Years of market-oriented reforms have unleashed a wave of capital and
entrepreneurialism across India.
High-end sectors such as information technology have made impressive strides
leading to adulatory portrayals of India at home and abroad as an
economic juggernaut. Despite this success, the benefits of reform have yet to
extend to the hundreds of millions who toil on the land. The government has
slashed or phased out subsidies for some crops, shredding a key safety net.

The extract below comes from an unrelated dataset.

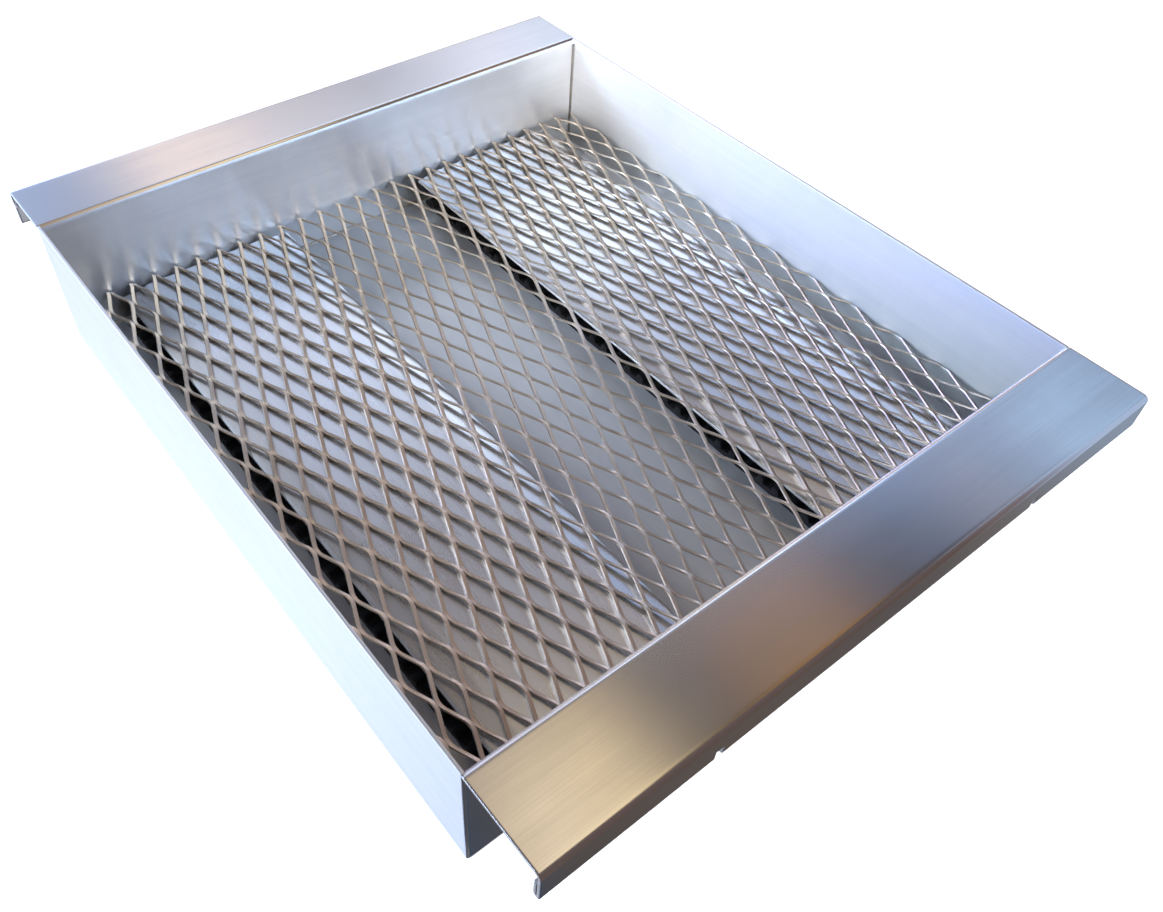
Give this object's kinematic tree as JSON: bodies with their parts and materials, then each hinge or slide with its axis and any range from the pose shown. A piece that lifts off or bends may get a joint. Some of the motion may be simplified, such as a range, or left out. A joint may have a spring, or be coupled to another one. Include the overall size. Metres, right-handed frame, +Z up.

The result is a growing social crisis. Fueled by crushing debt for
buying transgenic seeds, failing crops on account of soil abuse by fertilisers,
squeezing of prices by big multinational and government, indifferent farmers
are trekking to cities. Here an equally cruel fate awaits them, but they are
saved the shame of humiliation in the eyes of their own fellow villagers. A
sense of deep despair runs through the lives of farmers. They have lost all
hopes –and also the will to fight. Many of them are taking a permanent escape
from this physical and emotional pain by ingesting deadly pesticides.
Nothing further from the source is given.